Specifically, in the wake of the swine flu epidemic, there was an influential computational paper that investigated the question "If you restrict border crossings at the onset of an (influenza) pandemic, i.e. before the disease becomes endemic in your own country, how long can you delay the peak given that you are still allowing some travel for export/import of essential goods?" The math in the paper was a bit more exact but a back of the envelope calculation can convey the key insight: Assume a simple susceptible-infected-recovered (SIR) model, where the increase in infected people is roughly exponential and the doubling time of the number of infected is -- for the sake of argument -- 1 week. If you restrict border traffic by 50%, you delay the peak of the pandemic by 1 week. If you reduce border traffic down to 25%, you delay the peak by 2 weeks, 12.5% -> 3 weeks, 6.25% -> 4 weeks, 3.125% -> 5 weeks, 1.5% -> 6 weeks.

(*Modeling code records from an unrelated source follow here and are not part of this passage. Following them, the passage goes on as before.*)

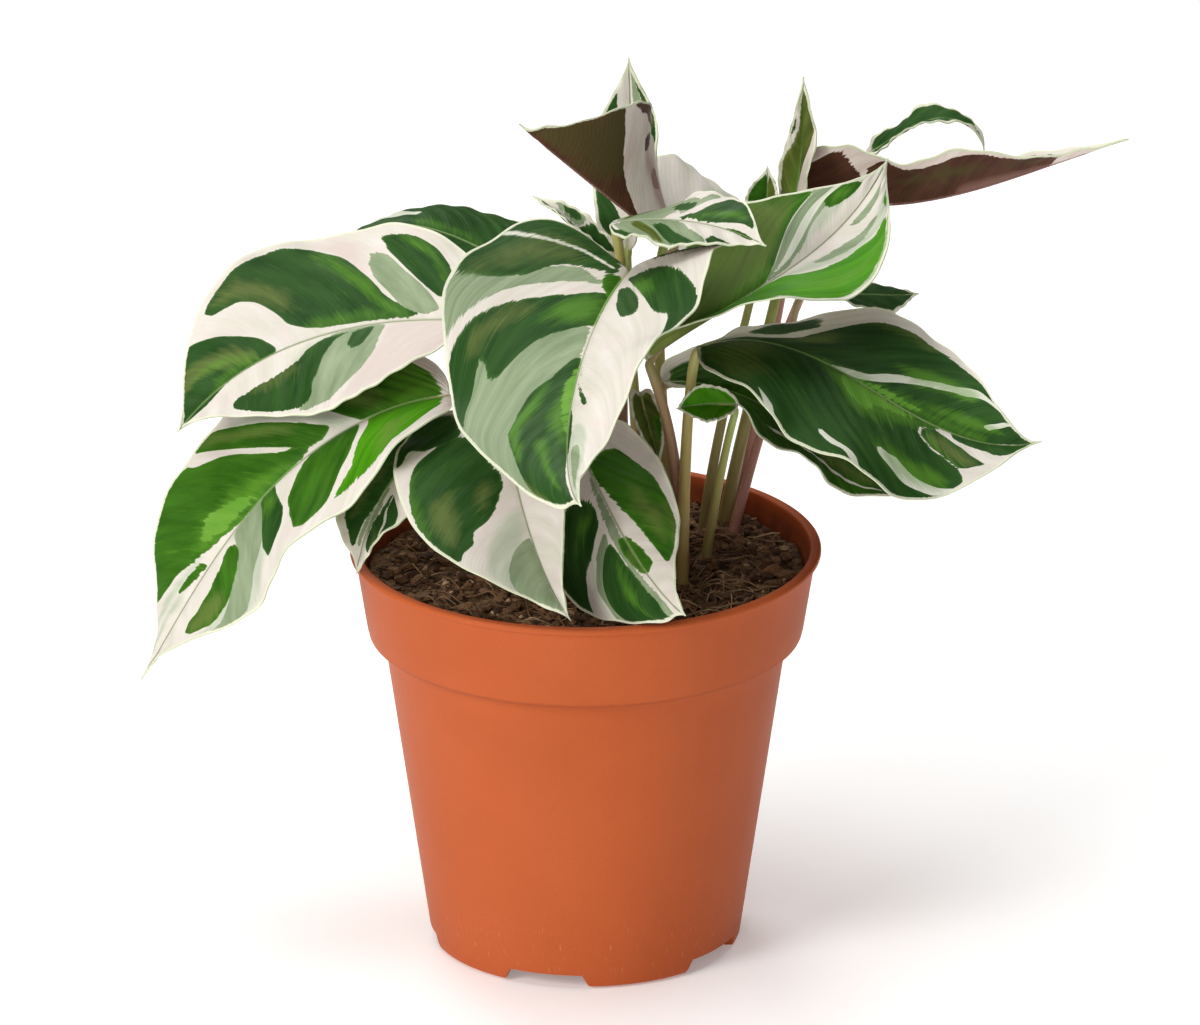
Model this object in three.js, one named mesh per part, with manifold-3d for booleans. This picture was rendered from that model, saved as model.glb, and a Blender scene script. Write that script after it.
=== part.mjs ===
// A calathea in a plastic nursery pot, in millimetres with +Z up.
// The leaves are laid out round the pot's axis; -Y is the front and +X the right-hand side.
// The finished group is then moved so that the ground point under the middle of its
// bounding box is the origin.

import * as THREE from 'three';
import { mergeVertices } from 'three/addons/utils/BufferGeometryUtils.js';
import Module from 'manifold-3d';

// ---------------------------------------------------------------- driving dimensions

const GAP = 0.3;                 // clearance between pieces that touch on the real plant

// A 12 cm nursery pot: tapered body, wide collar, rounded lip, notched foot.
const POT = {
  height: 106,
  wall: 1.5,
  lipRadius: 60,
  lipHeight: 1.6,
  collarTopRadius: 58.7,
  collarLowRadius: 55.3,
  collarHeight: 23,
  bodyTopRadius: 51.5,
  bodyLowRadius: 39.8,
  footRadius: 37.5,
  footInnerRadius: 36,
  footRound: 2.6,                // height of the rounding above the foot
  floorHeight: 4.4,              // underside of the raised floor
  segments: 60,
};

const NOTCH = { count: 5, first: -15, width: 22, topWidth: 19, height: 3.9 };
const DRAIN = { count: 5, radius: 4, ring: 26, sides: 10 };

const SOIL = {
  level: 99,                     // general height of the surface
  heap: 4.5,                     // how much higher it is round the stems
  heapCentre: [22, 12],
  heapSpread: 26,
  bump: 0.8,                     // height of the crumbs' relief
  rings: 7,
  segments: 40,
};

const BLADE = { thickness: 0.6, waves: 2.5, foldEase: 3, spineSteps: 48 };
const STALK = { footZ: 84, sides: 6, steps: 8 };

// Rows along a blade and columns across it.
const LARGE_GRID = [12, 6];
const SMALL_GRID = [8, 4];

// Radius of a leaf stalk at the soil and at the blade.
const STOUT_STALK = [1.9, 1.2];
const THIN_STALK = [1.5, 0.9];

const TERRACOTTA = '#c4663a';
const EARTH = '#2e1d16';
const DARK = '#2e5b33';
const MID = '#4f7f3a';
const BRIGHT = '#4c9420';
const PALE = '#dfe0d2';
const PURPLE = '#5a3a40';
const BROWN = '#6b5236';
const STEM = '#8c7455';

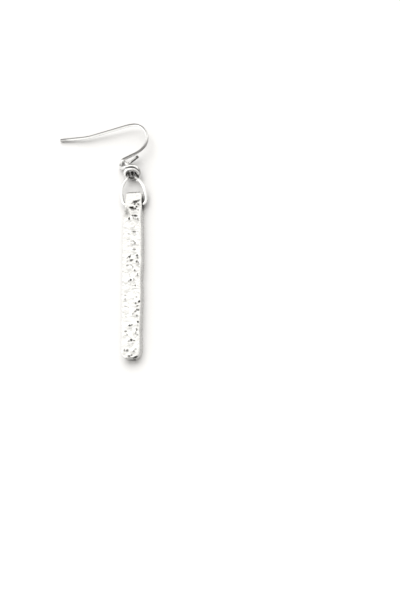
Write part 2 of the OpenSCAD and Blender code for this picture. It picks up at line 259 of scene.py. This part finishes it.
# Small bowls between the hammer dents, as far apart as their mouths allow
SMALL_BOWLS, CLOSEST = 111, 0.55
rng = np.random.default_rng(7)
small = []
while len(small) < SMALL_BOWLS:
    x, y = rng.uniform(-2.5, 2.6), rng.uniform(-22.6, 18.2)
    mouth, depth = rng.uniform(0.35, 0.85), rng.uniform(0.01, 0.04)
    if all((x - q[0]) ** 2 + (y - q[1]) ** 2 > (CLOSEST * (mouth + q[2])) ** 2 for q in small):
        small.append((x, y, mouth, depth))
large = [
    (out * BAR_W / 2, BAR_LEN * (0.5 - along), mouth * BAR_W / 2, depth * DENT_DEPTH * DENT_SHARE)
    for along, out, mouth, depth in DENTS
]
BOWLS = np.array(large + small)


def grain(points, size, seed):
    """Noise from -1 to 1 at millimetre points."""
    return np.array(
        [noise.noise(Vector((p[0] / size + seed, p[1] / size, p[2] / size))) for p in points]
    )


def grains(points, layers, start=0.0):
    """Layers of noise, each an amount, a size and a seed, added to the start."""
    return sum((amount * grain(points, size, seed) for amount, size, seed in layers), start)


def relief(x, y):
    """Drop of the hammered front at each point, and the painted shade of its creases, 0 to 1."""
    drop = np.ones_like(x)
    for bx, by, mouth, depth in BOWLS:  # each deeper towards its upper side
        away = ((x - bx) ** 2 + (y - by) ** 2) / (BOWL_REACH * mouth) ** 2
        bowl = np.clip(1 - away, 0, 1) ** 2
        lean = 0.62 + 0.38 * np.clip((y - by) / mouth, -1, 1)
        drop += np.expm1(depth * lean * bowl / BOWL_BLEND)
    drop = BOWL_BLEND * np.log(drop)
    dark = np.zeros_like(x)
    px, py = pixel_of(x, y, BAR_T)
    points = np.stack([x, y, 0 * x], 1)
    px, py = px + RAGGED * grain(points, 0.3, 4.7), py + RAGGED * grain(points, 0.27, 8.3)
    for mx, my, half_l, half_w, rise, depth in MARKS:
        dx, dy = px - mx, my - py
        along = (dx * cosd(rise) + dy * sind(rise)) / half_l
        aside = (dy * cosd(rise) - dx * sind(rise)) / half_w
        dark = np.maximum(dark, depth * np.exp(-((1.15 * (along ** 2 + aside ** 2)) ** 1.8)))
    drop += MARK_DEPTH * dark
    return drop, dark


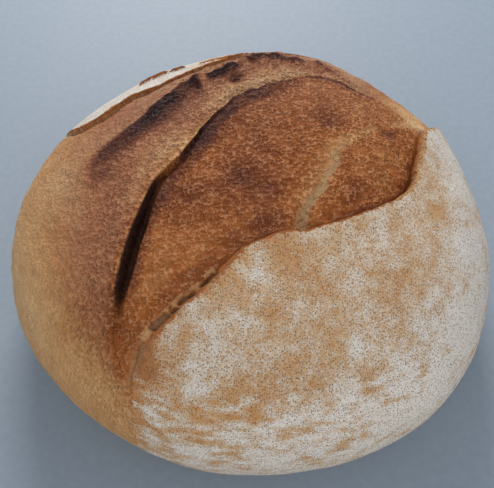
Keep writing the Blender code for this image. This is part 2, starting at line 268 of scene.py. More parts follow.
class Profile:
    """The plain loaf from the crown over the belly to the middle of the base."""

    def __init__(self):
        turn = np.linspace(0.0, math.pi / 2, PROFILE_STEPS)
        power = 2.0 / FULLNESS
        shoulder = np.sin(turn) ** power
        shoulder_height = BELLY_HEIGHT + (LOAF_HEIGHT - BELLY_HEIGHT) * np.cos(turn).clip(0) ** power
        flank = BASE_SHARE + (1 - BASE_SHARE) * np.cos(turn[1:])
        flank_height = BELLY_HEIGHT * (1 - np.sin(turn[1:]))
        base = np.linspace(BASE_SHARE, 0.0, PROFILE_STEPS)[1:]
        self.share = np.concatenate([shoulder, flank, base])
        self.height = np.concatenate([shoulder_height, flank_height, 0 * base])
        out, up = np.diff(self.share * LOAF_RADIUS), np.diff(self.height)
        self.along = np.concatenate([[0.0], np.cumsum(np.hypot(out, up))])
        self.belly = self.along[PROFILE_STEPS - 1]
        self.foot = self.along[2 * PROFILE_STEPS - 2]
        self.end = self.along[-1]
        slope_out = np.gradient(self.share * LOAF_RADIUS, self.along)
        slope_up = np.gradient(self.height, self.along)
        length = np.hypot(slope_out, slope_up)
        self.face_out, self.face_up = -slope_up / length, slope_out / length

    def place(self, along, turn):
        """The points of the plain loaf this far along the crust from the crown, in this direction."""
        lobes = 1 + LOBE_SHARE * np.cos(3 * (turn - LOBE_TURN))
        out = np.interp(along, self.along, self.share) * LOAF_RADIUS * lobes
        height = np.interp(along, self.along, self.height)
        return np.stack([out * np.cos(turn), out * np.sin(turn), height], axis=-1)

    def outward(self, along, turn):
        """The direction straight out of the plain loaf at these places."""
        out = np.interp(along, self.along, self.face_out)
        up = np.interp(along, self.along, self.face_up)
        return np.stack([out * np.cos(turn), out * np.sin(turn), up], axis=-1)


PROFILE = Profile()


class ScoreLine:
    """A smooth line on the crust, through points of the map."""

    def __init__(self, corners):
        corners = np.array(corners, float) * MM
        ends = np.vstack([2 * corners[0] - corners[1], corners, 2 * corners[-1] - corners[-2]])
        path = []
        for a, b, c, d in zip(ends, ends[1:], ends[2:], ends[3:]):
            steps = max(2, round(float(np.linalg.norm(c - b)) / LINE_STEP))
            t = np.linspace(0, 1, steps, endpoint=False)[:, None]
            bend, twist = 2 * a - 5 * b + 4 * c - d, 3 * b - a - 3 * c + d
            path.append(0.5 * (2 * b + (c - a) * t + bend * t**2 + twist * t**3))
        path = np.vstack([*path, corners[-1:]])
        along, turn = np.hypot(path[:, 0], path[:, 1]), np.arctan2(path[:, 1], path[:, 0])
        self.points = PROFILE.place(along, turn)
        self.ahead = np.gradient(self.points, axis=0)
        self.ahead /= np.linalg.norm(self.ahead, axis=1, keepdims=True)
        self.right = np.cross(self.ahead, PROFILE.outward(along, turn))
        steps = np.linalg.norm(np.diff(self.points, axis=0), axis=1)
        self.lengths = np.concatenate([[0.0], np.cumsum(steps)])

    def nearest(self, points):
        """Which of the line's own points is nearest to each of these."""
        squares = (self.points**2).sum(axis=1)
        return np.concatenate([
            (squares - 2 * points[i:i + CHUNK] @ self.points.T).argmin(axis=1)
            for i in range(0, len(points), CHUNK)
        ])

    def measure(self, points):
        """How far each point is to the right of the line, its share along it, and the line's right there."""
        near = self.nearest(points)
        gap = points - self.points[near]
        right, ahead = self.right[near], self.ahead[near]
        side = (gap * right).sum(axis=1)
        passed = (gap * ahead).sum(axis=1)
        across = np.sqrt(np.maximum((gap**2).sum(axis=1) - passed**2, 0))
        distance = np.where(side < 0, -1.0, 1.0) * np.maximum(across, np.abs(side))
        share = np.clip((self.lengths[near] + passed) / self.lengths[-1], 0.0, 1.0)
        return distance, share, right


LINES = {
    "front": ScoreLine(FRONT_EDGE),
    "back": ScoreLine(BACK_EDGE),
    "fold": ScoreLine(FOLD),
    "ridge": ScoreLine(RIDGE),
    "seam": ScoreLine(SEAM),
    "flake": ScoreLine(FLAKE),
}


def smooth_noise(points, size, seed):
    """Smooth noise of this size across, around 0."""
    shift = Vector((seed * 7.1, seed * 3.3, seed))
    return np.array([noise.noise(Vector(p) / size + shift) for p in points])


def unevenness(points, kinds, seed):
    """The sum of smooth noises of these sizes and heights."""
    return sum(height * smooth_noise(points, size, seed + i) for i, (size, height) in enumerate(kinds))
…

So reducing your border traffic by approximately 99% buys you six additional weeks to prepare for the worst. However, in exchange, you have to source basically all materials for this preparation from within your borders, as well as support a somewhat normal life. Even if that were possible, the disruption to your supply chains might mean that the preparations might take much longer than normal, such that six additional weeks might not be sufficient under these circumstances either.
Now assume that it takes 3-4 months to reach peak pandemic once the disease has become endemic in your country. Do you suppress all border traffic for an additional 6 weeks?
Finally, consider that the doubling time for COVID was actually much shorter (at least initially, i.e. before lockdowns), namely 3 days and not a whole week (https://academic.oup.com/jid/...
Public health experts aren't always pure scientists (e.g. Public Policy and Administration). Even when they are scientists, they're often a mixture of scientist and politician once they ascend to a high enough level (e.g. Fauci).